Refinery catalyst makers are also looking beyond products that help refiners maximize propylene to catalysts and additives that can provide a more aggressive change in FCC flexibility. “You can get a C3 boost without reorienting a train through a different mix of catalysts and additives,” McGinley says. “As we move forward, the question becomes, As all these on-purpose propylene production units come online in the US and China, what are FCC units going to produce next? There are technologies being developed to create what I envision to be a refinery of the future, with a more flexible FCC unit that can produce other, higher value-added products like aromatics and C4s that help refiners improve profitability over the long run,” she says.
Producers say delivering superior end-use performance is the only sustainable way to create value in the refinery catalyst industry, while close collaboration with customers and broader service capabilities are important for gaining market share.
“Refinery catalysts are a performance sell,” Wilson says. “That requires deep relationships with our customers, particularly at the refinery level, so we truly understand the operational issues of a particular unit. If a refiner is facing a problem and we can bring a solution that helps [the refiner] achieve increased efficiency and productivity, that’s how we both win. When you think about a refinery that is processing 250,000, 500,000 bbl of crude a day, if [it] can improve a process efficiency by 0.51.0%, that’s a big win.... If we can come in and tailor the catalyst offering to help achieve that productivity gain, that’s how we create value, and that’s how we win business.”
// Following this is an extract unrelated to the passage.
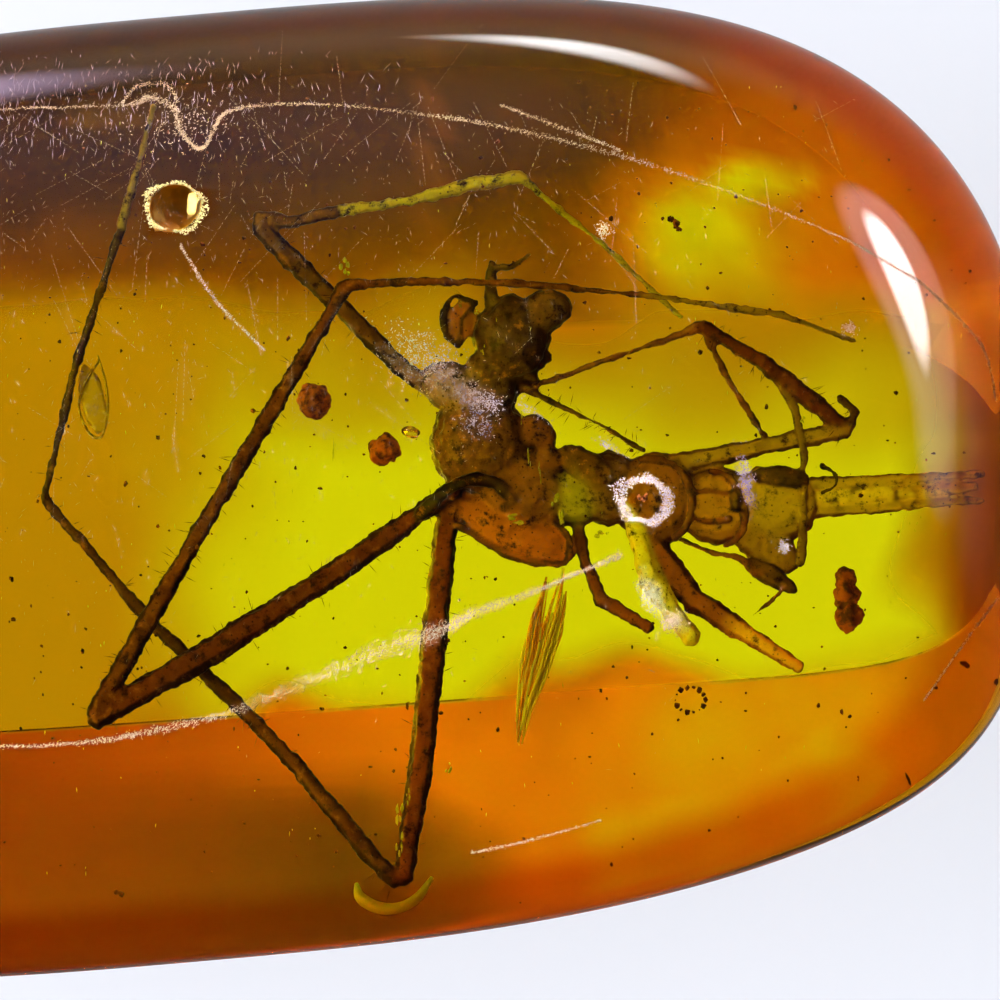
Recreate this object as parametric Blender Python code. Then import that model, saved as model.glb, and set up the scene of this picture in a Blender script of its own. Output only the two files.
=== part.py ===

Wilson adds that it is important to understand both refiners’ current needs, for example the changing crude slate resulting from tight oil, as well as long-term needs. “We’re investing significantly to meet refiners’ near-term challenges, such as tight oil. At the same time, we spend a significant portion of our R&D dollars investing for the longer-term on more breakthrough technologies for the future. All of this requires a rigorous stage-gating process to manage what you’re investing in and what you’re cutting away.”